#streaming-replication
How does streaming replication work? What is sent between nodes?
What to say
Streaming (physical) replication sends the WAL stream. On the primary a walsender process ships WAL records as they appear, and on the replica a walreceiver process accepts them and applies them, replaying the same page changes. A replica is a byte-for-byte copy of the cluster: the same files, the same LSNs. A standby can be a hot standby, accepting read-only queries while it keeps applying WAL. Application follows the same redo rules as crash recovery, so a replica always "catches up" the WAL to the position it managed to receive.

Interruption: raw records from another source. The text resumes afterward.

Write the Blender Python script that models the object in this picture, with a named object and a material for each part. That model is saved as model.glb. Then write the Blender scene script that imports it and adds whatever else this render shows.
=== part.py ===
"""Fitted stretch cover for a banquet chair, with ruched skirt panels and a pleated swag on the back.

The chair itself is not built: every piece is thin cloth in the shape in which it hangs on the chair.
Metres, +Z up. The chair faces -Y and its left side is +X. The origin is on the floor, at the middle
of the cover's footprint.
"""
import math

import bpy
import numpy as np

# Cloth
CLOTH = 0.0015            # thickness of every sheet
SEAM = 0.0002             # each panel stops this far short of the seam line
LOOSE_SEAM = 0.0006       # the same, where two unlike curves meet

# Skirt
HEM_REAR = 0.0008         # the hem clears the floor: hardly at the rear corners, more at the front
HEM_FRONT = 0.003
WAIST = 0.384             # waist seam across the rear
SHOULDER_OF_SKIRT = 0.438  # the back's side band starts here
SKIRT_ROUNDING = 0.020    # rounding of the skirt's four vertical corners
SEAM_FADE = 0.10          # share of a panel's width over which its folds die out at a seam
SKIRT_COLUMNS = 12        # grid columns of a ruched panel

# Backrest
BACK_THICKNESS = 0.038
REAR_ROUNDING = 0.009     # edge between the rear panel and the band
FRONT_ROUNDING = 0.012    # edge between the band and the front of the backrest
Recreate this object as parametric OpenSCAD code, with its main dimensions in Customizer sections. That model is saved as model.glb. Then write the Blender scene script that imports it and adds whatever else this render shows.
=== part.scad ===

The gap between the primary's position and the replica's is the lag.
What they want to hear
A senior should: - name what is sent: the WAL stream, and the walsender/walreceiver processes - say that a physical replica is a binary copy of the whole cluster at the page level - tie application on the replica to the redo mechanism and LSN - distinguish the roles: a hot standby accepts reads, a plain standby only catches up
Pitfalls
- ✗ Thinking a physical replica copies tables selectively. It is the whole cluster at the WAL level
- ✗ Assuming you can write on a physical replica. It is read-only
- ✗ Confusing the WAL stream with logical row changes. Physical replication works in pages
Follow-up
- ? How does walsender differ from walreceiver?
- ? Why can't you run an INSERT on a physical replica?
- ? How does a replica know up to which position it applied the WAL?